**REQUIRED WORK**
The lines to return are those from the one containing "front_panel();" down to the one containing "cad_parts[node].hide_render = cad_parts[node].hide_viewport", inclusive; return them exactly and nothing else.

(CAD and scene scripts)
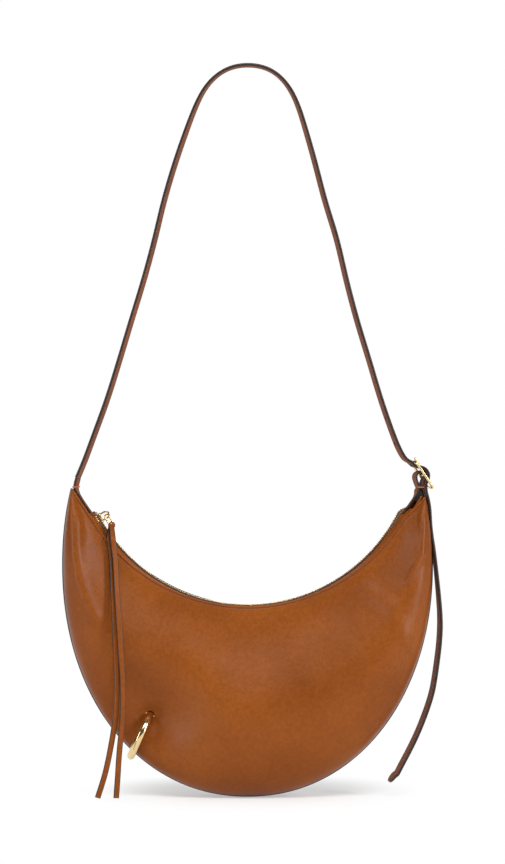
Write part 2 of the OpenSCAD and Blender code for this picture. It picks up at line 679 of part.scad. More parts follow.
// Tab: leather folded round the bar and drawn together at a bar tack
// Middle line of the tab round the bar: shares of the loop's radius, from the bar's centre
tab_loop_r = bar_r + pivot_play + tab_t / 2;
tab_loop_shares = [
    [-1.6, -2.667], [-1.578, -1.156], [-1.222, 0.178], [-0.72, 0.86], [0.044, 1.06],
    [0.86, 0.62], [1.04, -0.178], [0.72, -1.156], [-0.178, -2.667]
];
tab_mid = buckle_centre + tab_loop_r * [-0.844, -3.95];
tab_end = [(tab_t + root_gap) / 2, 0];
tab_path = curve(concat(
    [tab_mid - tab_end], [for (s = tab_loop_shares) buckle_centre + tab_loop_r * s], [tab_mid + tab_end]
), 4);
tab_w = 14.6;
module tab_loop() {
    color(tan_leather) from_bottom() difference() {
        upright(tab_w) polygon(band(tab_path, tab_t));
        translate([buckle_centre[0] - 4 * tab_loop_r, -prong_w / 2 - seat_gap,
                   buckle_centre[1] - prong_eye_out - seat_gap])
            cube([4 * tab_loop_r + prong_eye_out + seat_gap, prong_w + 2 * seat_gap, 4 * tab_loop_r]);
    }
}
tack_h = 1.2;
tack_t = 0.4;
tack_gap = 0.7;
module tab_bar_tack() {
    inner = 2 * (tab_t + tack_gap) + root_gap;
    color("#b0602a") from_bottom() translate([tab_mid[0], 0, tab_mid[1] + tack_h / 2 + root_gap])
        difference() {
            cube([inner + 2 * tack_t, tab_w, tack_h], center = true);
            cube([inner, tab_w + cut, tack_h + cut], center = true);
        }
}
tab_root_path = curve([
    filler_at(0.08, root_lift, 1), filler_at(0.4, root_lift, 1),
    filler_at(0.7, root_lift, 1), filler_at(0.88, root_lift * 0.7, 1),
    tab_mid - strap_t * [0.07, 0.93], tab_mid - [0, 2 * root_gap]
], 4);
module tab_root() {
    color(dark_leather) from_bottom() upright(root_w) polygon(band(tab_root_path, strap_t));
}

// Tail of the strap: shares of its drop, sideways and down from where it hangs
tail_shares = [
    [0, 0], [0.0146, 0.0587], [0.0196, 0.1137], [0.0266, 0.168], [0.0317, 0.2225], [0.0384, 0.332],
    [0.0435, 0.4406], [0.0417, 0.4956], [0.0369, 0.55], [0.0214, 0.659], [0.0077, 0.7137],
    [-0.011, 0.768], [-0.0332, 0.823], [-0.0587, 0.877], [-0.0878, 0.932], [-0.123, 1]
];
tail_path = curve([for (s = tail_shares) tail_pivot + [s[0], -s[1]] * tail_l], 4);
tail_end = tail_path[len(tail_path) - 1];
tail_end_dir = unit(tail_end - tail_path[len(tail_path) - 2]);
// Half circle round the pivot at the tail's upper end
tail_head_side = side(tail_path, 0, -strap_t / 2) - tail_path[0];
tail_head_angle = atan2(tail_head_side[1], tail_head_side[0]);
tail_head = [for (i = [1:11])
    let (a = tail_head_angle - 180 * i / 12) tail_path[0] + [cos(a), sin(a)] * strap_t / 2];
// Rounds the free end: what lies past a half circle of the strap's width is cut away
module tail_end_cut() {
    translate([tail_end[0], 0, tail_end[1]])
        rotate([0, -atan2(tail_end_dir[1], tail_end_dir[0]), 0])
            translate([-strap_w / 2, 0, 0]) difference() {
                translate([0, -strap_w, -strap_w]) cube([strap_w, 2 * strap_w, 2 * strap_w]);
                cylinder(h = 4 * strap_w, r = strap_w / 2, center = true, $fn = 48);
            }
}
module strap_tail() {
    color(dark_leather) from_bottom() difference() {
        upright(strap_w) polygon(concat(band(tail_path, strap_t), tail_head));
        tail_end_cut();
    }
}

// Eyelet through the pinched leather, in two halves, and the ring
module eyelet_tube(from, to) {
    translate([eyelet_centre[0], 0, eyelet_centre[1]]) rotate([90, 0, 0]) difference() {
        translate([0, 0, from]) cylinder(h = to - from, r = eyelet_r + eyelet_t, $fn = 64);
        translate([0, 0, from - cut]) cylinder(h = to - from + 2 * cut, r = eyelet_r, $fn = 64);
    }
}
module eyelet_front() { color(edge_paint) from_bottom() eyelet_tube(0, eyelet_half); }
module eyelet_back() { color(edge_paint) from_bottom() eyelet_tube(-eyelet_half, 0); }
module piercing_ring() {
    color(pale_gold) from_bottom() translate([ring_centre[0], 0, ring_centre[1]])
        rotate([0, 90 + ring_lean, 0]) rotate_extrude($fn = 96)
            translate([ring_r, 0]) circle(ring_wire_d / 2, $fn = 32);
}

front_panel();
back_panel();
lining_front();
lining_back();
inner_pocket();
gusset_left();
gusset_right();
facing_front();
facing_back();
zip_tape_front();
zip_tape_back();
zip_teeth_front();
zip_teeth_back();
zip_stop_left();
zip_stop_right();
strap_root();
tab_root();
eyelet_front();
eyelet_back();
slider_body();
slider_bridge();
pull_loop();
thong_fold();
thong_keeper();
thong_tail_left();
thong_tail_right();
strap();
buckle_frame();
buckle_bar();
buckle_prong();
tab_loop();
tab_bar_tack();
strap_tail();
piercing_ring();
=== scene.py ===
import math

import bmesh
import bpy
import numpy as np
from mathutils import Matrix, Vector, noise


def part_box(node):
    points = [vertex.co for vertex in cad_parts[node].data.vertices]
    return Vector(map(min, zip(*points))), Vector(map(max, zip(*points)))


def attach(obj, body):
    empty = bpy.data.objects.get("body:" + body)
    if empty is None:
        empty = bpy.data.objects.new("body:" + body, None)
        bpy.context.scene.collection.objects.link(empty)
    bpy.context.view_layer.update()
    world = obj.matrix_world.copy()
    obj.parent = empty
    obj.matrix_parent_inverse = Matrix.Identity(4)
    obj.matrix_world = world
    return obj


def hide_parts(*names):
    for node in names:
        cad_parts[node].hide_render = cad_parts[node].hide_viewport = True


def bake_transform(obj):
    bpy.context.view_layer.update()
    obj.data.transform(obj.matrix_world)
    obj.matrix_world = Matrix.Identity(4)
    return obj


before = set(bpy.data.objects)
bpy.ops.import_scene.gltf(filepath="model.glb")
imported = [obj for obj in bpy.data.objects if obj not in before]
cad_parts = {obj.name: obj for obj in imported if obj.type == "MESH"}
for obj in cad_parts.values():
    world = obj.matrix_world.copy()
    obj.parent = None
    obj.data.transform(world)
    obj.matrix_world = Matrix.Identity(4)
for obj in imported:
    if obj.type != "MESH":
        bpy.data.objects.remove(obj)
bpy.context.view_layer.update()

# Looks of a crescent crossbody bag in tan leather. Sizes are in millimetres. Heights are
# measured up from the bag's lowest point, and place() turns both into the frame's metres.
MM = 0.001


def box_mm(node):
    """Lowest and highest corner of a CAD node's box."""
    low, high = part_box(node)
    return np.array(low) / MM, np.array(high) / MM


# Bag body, read from the frame where it shows there
panel_low, panel_high = box_mm("front_panel")
hang_h = -panel_low[2]
half_w = panel_high[0]
half_d = -panel_low[1]
oval_rise = 214.0
tip_h = 284.0
tip_d = 19.0
leather_t = 1.6
lining_t = 0.8
lining_gap = 0.4
outline_power = 2.1
crown_share = 0.4
crown_rows_share = 0.5
depth_power = 2.8
crown_power = 0.7
# The outline's tips are cut back where the sewn edge ends
tip_cut = 1.6 * leather_t

# Mouth and zip
zip_r = 155.0
# The zip sits this much lower between the panels than the solids' round arc
zip_sink = 1.3
mouth_h = tip_h + 48.0
mouth_angle = math.radians(64)
edge_drop = 5.0
edge_r = 166.8
edge_h = 342.7
edge_angle = math.radians(58.5)
# The front panel's right tip hangs a little lower than the other three
low_tip_h = 276.5
mouth_w = 20.0
edge_mid_y = mouth_w / 2 + leather_t
slit = 0.7
tooth_pitch = 2.4
tooth_w = 2.3
tooth_h = 2.4
tooth_side = slit + tooth_w
tape_t = 0.5
facing_t = 1.2
seat_gap = 0.3

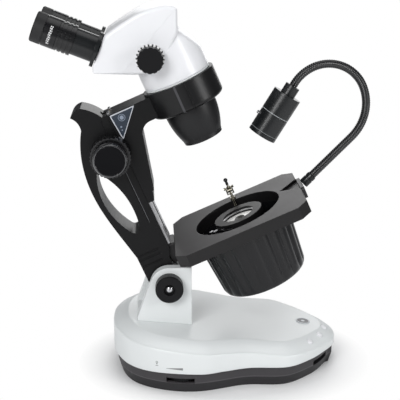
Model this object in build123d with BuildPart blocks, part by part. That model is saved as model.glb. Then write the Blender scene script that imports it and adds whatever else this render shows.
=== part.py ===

**TASK ANSWER**
front_panel();
back_panel();
lining_front();
lining_back();
inner_pocket();
gusset_left();
gusset_right();
facing_front();
facing_back();
zip_tape_front();
zip_tape_back();
zip_teeth_front();
zip_teeth_back();
zip_stop_left();
zip_stop_right();
strap_root();
tab_root();
eyelet_front();
eyelet_back();
slider_body();
slider_bridge();
pull_loop();
thong_fold();
thong_keeper();
thong_tail_left();
thong_tail_right();
strap();
buckle_frame();
buckle_bar();
buckle_prong();
tab_loop();
tab_bar_tack();
strap_tail();
piercing_ring();
=== scene.py ===
import math

import bmesh
import bpy
import numpy as np
from mathutils import Matrix, Vector, noise


def part_box(node):
    points = [vertex.co for vertex in cad_parts[node].data.vertices]
    return Vector(map(min, zip(*points))), Vector(map(max, zip(*points)))


def attach(obj, body):
    empty = bpy.data.objects.get("body:" + body)
    if empty is None:
        empty = bpy.data.objects.new("body:" + body, None)
        bpy.context.scene.collection.objects.link(empty)
    bpy.context.view_layer.update()
    world = obj.matrix_world.copy()
    obj.parent = empty
    obj.matrix_parent_inverse = Matrix.Identity(4)
    obj.matrix_world = world
    return obj


def hide_parts(*names):
    for node in names:
        cad_parts[node].hide_render = cad_parts[node].hide_viewport = True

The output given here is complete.